Biology Professor Represents State at Cancer Leadership Summit
By Hazel Scott/ASU
Dr. Sabita Saldanha, associate professor of biological sciences at Alabama State University, represented the state of Alabama and its congressional districts at the American Cancer Society Action Network’s (ACS CAN) virtual Leadership Summit in Washington, D.C., where all 50 states were represented.
ACS CAN is the nation’s leading cancer advocacy organization.
Her role as a volunteer Ambassador Constituent Team Lead of District #2 is to advocate for polices that further cancer research, prevention and cures.
“I hope to help save lives by working with lawmakers at every level of government to pass laws and increase funding for cancer research,” Saldanha said.
During the virtual event, Saldanha met with Senator Richard Shelby, Senator Mo Brooks, Senator Doug Jones, Representative Martha Roby and Representative Mike Rogers.
Saldanha pointed out that in the wake of the COVID-19 pandemic, cancer patients and their family's lives have been impacted. The treatment, care, and accessibility to clinical trials for these patients will most undoubtedly be affected years to come due to the pandemic and the current budgetary restraints.
“We strongly advocated for the support of a funding level of at least $44.7 billion (a $3 billion increase) for the National Institute of Health, including $6.9 for cancer research,” she added.
Saldanha said she also advocated for Congress to co-sponsor the Henrietta Lacks Cancer Research Enhancement Act in the next COVID-19 package.

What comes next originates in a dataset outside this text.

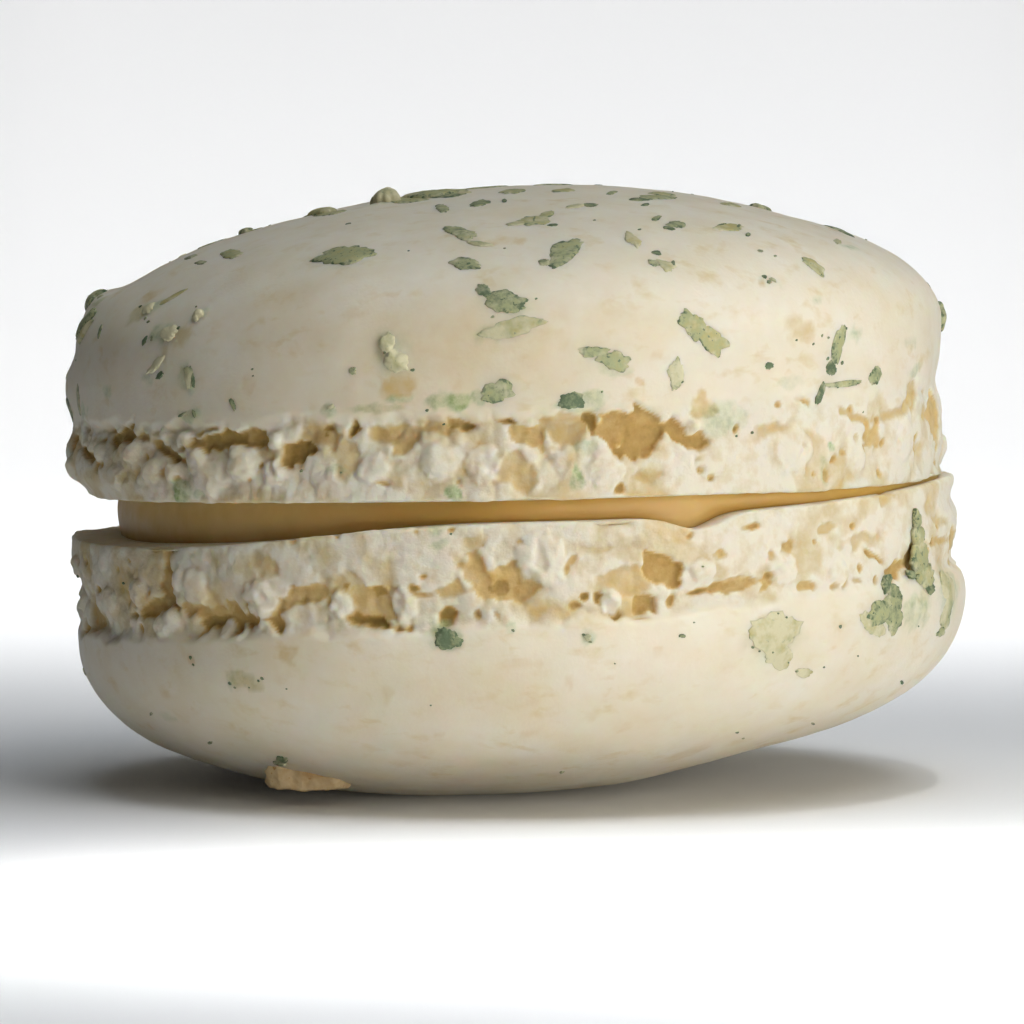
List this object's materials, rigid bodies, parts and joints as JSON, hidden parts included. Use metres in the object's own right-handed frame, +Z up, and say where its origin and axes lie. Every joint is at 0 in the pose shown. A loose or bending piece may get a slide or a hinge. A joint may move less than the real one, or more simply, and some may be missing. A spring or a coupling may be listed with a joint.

“If the Act is passed, it will help complete the studies that understand the barriers faced by underrepresented minorities in participating in clinical trials,” she said.
She noted that Henrietta Lacks, who is called the mother of modern medicine, was an African-American woman who was diagnosed with cervical cancer and died at the age of 31. Using her cell line (HeLa cell line), many breakthrough studies in cancer and other medical fields have been made. Henrietta Lacks contribution to science has helped advance medicine.
“There is no better way to honor Henrietta Lacks than for Congress to support this bill so underrepresented minorities can participate in these life-saving clinical trials,” she said.
Saldanha thanked Congress members and representatives for their continued support and commitment of eradicating a disease that affects individuals across the nation.
“Together, we can defeat cancer,” Saldanha exclaimed.